Of course, such examples of haute horology come with a price: the BR-X1 Skeleton Tourbillon Sapphire is $480,000; the Blue is $480,000; and the Gold is $500,000.
To most folks, Bell & Ross is most associated with the industrial-looking square case of its aviation watches. In 2017, the brand broke the mold by using a square for its marine line — the first time a square case was used for one of its dive watches.
While Bell & Ross has been making professional dive watches since 1997, adding the square-cased, black finished BR03-92 to its Marine line was a big and successful move. For 2018, the watchmakers are adding two new versions to the family: the BR03-92 Diver Blue and the limited to 999 pieces BR03-92 Diver Bronze.
True tool watches, both BR03-92s are water-resistant to 300m (exceeding ISO 6425 criteria of a minimum depth of 100 meters), and have a unidirectional rotating bezel with a graduated 60-minute scale, an operation indicator and Superluminovafilled hands, markers and indices and anti-shock/anti-magnetic protection. For extra legibility, the ultra-curved sapphire crystal also comes with anti-reflective coating. They are also quite reasonably priced with the BR03-92 Diver Blue coming in at $3,700 and the Bronze at $3,990.

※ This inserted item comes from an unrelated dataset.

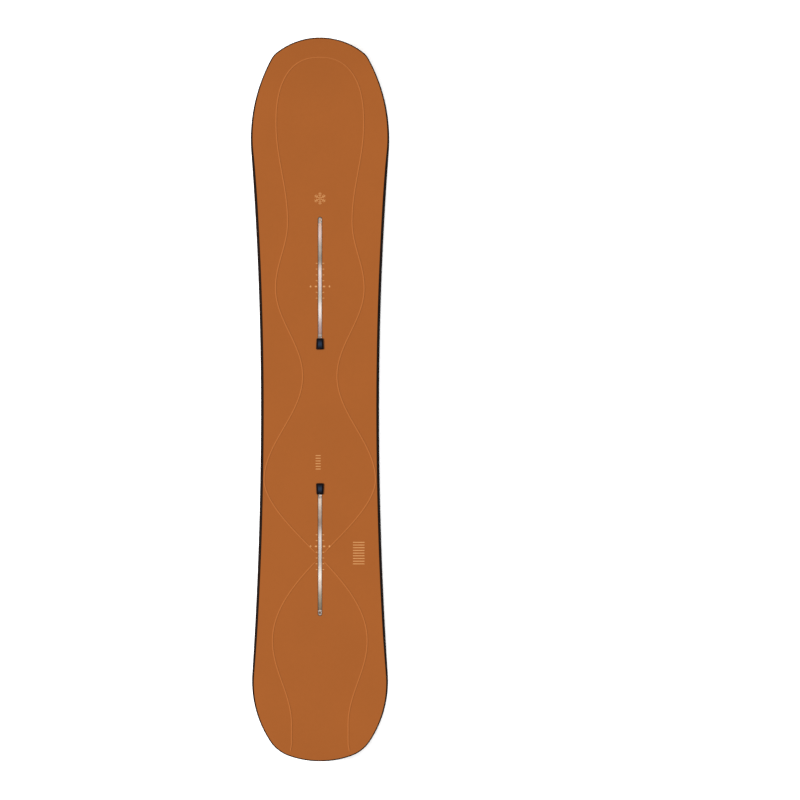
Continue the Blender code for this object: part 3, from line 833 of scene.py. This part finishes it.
baseInset = layerForm["edgeWidth"] + bond
layer("runningBase", "base",
      [(baseInset, aboveBase(0)), (baseInset, aboveBase(layerForm["base"]))], basePrint)


def makeEdge(side, word):
    # Square bead at the rim with broken corners, and the thin flange that anchors it.
    width, chamfer = layerForm["edgeWidth"], layerForm["edgeChamfer"]
    flangeEnd = width + layerForm["flangeWidth"]
    corners = [(chamfer, 0), (width - chamfer, 0), (width, chamfer), (width, flangeLow),
               (flangeEnd, flangeLow), (flangeEnd, edgeHeight), (chamfer, edgeHeight),
               (0, edgeHeight - chamfer), (0, chamfer)]
    profile = [(inset, aboveBase(level)) for inset, level in corners]
    edge = layer("steelEdge" + word, "steel_edge_" + word.lower(), profile, groundSteel,
                 side)
    edge.data.materials.append(darkSteel)
    for face in edge.data.polygons:
        if face.normal.z < -0.9:
            face.material_index = 1


def makeSidewall(side, word):
    width = layerForm["sidewallWidth"]
    profile = [(0, aboveBase(coreLow)), (width, aboveBase(coreLow)), (width, belowTop(coreHigh)),
               (slopedInset(coreHigh), belowTop(coreHigh))]
    layer("sidewall" + word, "sidewall_" + word.lower(), profile, sidewallBlack, side,
          tailWidest + bond / 2, noseWidest - bond / 2)


for side in sides:
    makeEdge(*side)
step = layerForm["edgeWidth"] + layerForm["flangeWidth"] + bond
lowerLaminate = layer("lowerGlass", "lower_laminate", [
    (step, aboveBase(flangeLow)), (step, aboveBase(laminateRimLow)),
    (0, aboveBase(laminateRimLow)), (0, aboveBase(laminateHigh))], glassCloth)
for side in sides:
    makeSidewall(*side)

spacerProfile = [(0, aboveBase(coreLow)), (slopedInset(coreHigh), belowTop(coreHigh))]
layer("noseSpacer", "tip_spacer_nose", spacerProfile, spacerBlack,
      low=noseWidest + bond / 2)
layer("tailSpacer", "tip_spacer_tail", spacerProfile, spacerBlack,
      high=tailWidest - bond / 2)

upperLaminate = layer("upperGlass", "upper_laminate", [
    (slopedInset(upperLaminateLow), belowTop(upperLaminateLow)),
    (slopedInset(upperLaminateHigh), belowTop(upperLaminateHigh)),
    (landInset(upperLaminateHigh), belowTop(upperLaminateHigh))], glassCloth)


def topsheetProfile():
    # Rounded upper rim, then the narrow land that is ground dark.
    rounding = layerForm["rimRounding"]
    profile = [(slopedInset(depth), belowTop(depth)) for depth in (layerForm["topsheet"], rounding)]
    for share in (0.35, 0.7, 1.0):
        angle = share * math.pi / 2
        profile.append((slopedInset(rounding, rounding * (1 - math.cos(angle))),
                        belowTop(rounding * (1 - math.sin(angle)))))
    return profile + [(landInset(rounding, rounding), belowTop(0))]


def darkenRim(piece):
    # The ground rim of each layer is nearly as dark as the sidewall. Only faces that cross the
    # middle of the board keep the layer's own look.
    piece.data.materials.append(cutEdgeBlack)
    for face in piece.data.polygons:
        across = [piece.data.vertices[index].co.x for index in face.vertices]
        if min(across) > 0 or max(across) < 0 or abs(face.normal.z) < 0.5:
            face.material_index = len(piece.data.materials) - 1


topsheet = layer("topsheetBody", "topsheet", topsheetProfile(), topsheetSatin)
for piece in (lowerLaminate, upperLaminate, topsheet):
    darkenRim(piece)
for name, node in nodes.items():
    if name.startswith("core_"):
        for slot in node.material_slots:
            slot.material = coreWood
print("sheets, edges and sidewalls built")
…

The last of Bell & Ross’ 2018 introductions — the BRV2-93 GMT— may be its most elegant. Once again, the brand is in a less-is-more mood. This timepiece marries all the functionality of a pilot’s watch with a GMT. It uses a bi-directional 24-hour bezel to show three time zones. Its 41mm size makes it comfortable to wear, and its clean grey dial, grey/black bezel, luminous numerals and markers and hits of orange on the GMT hand and signature make it easy-to-read but also stylistically stunning. It also has a very discreet date display, because you need to know what day it is when you’re traveling but you don’t need to have a cluttered dial.
The BRV2-93 GMT is also nicely priced at $3,200 on the rubber strap and $3,500 on Steel.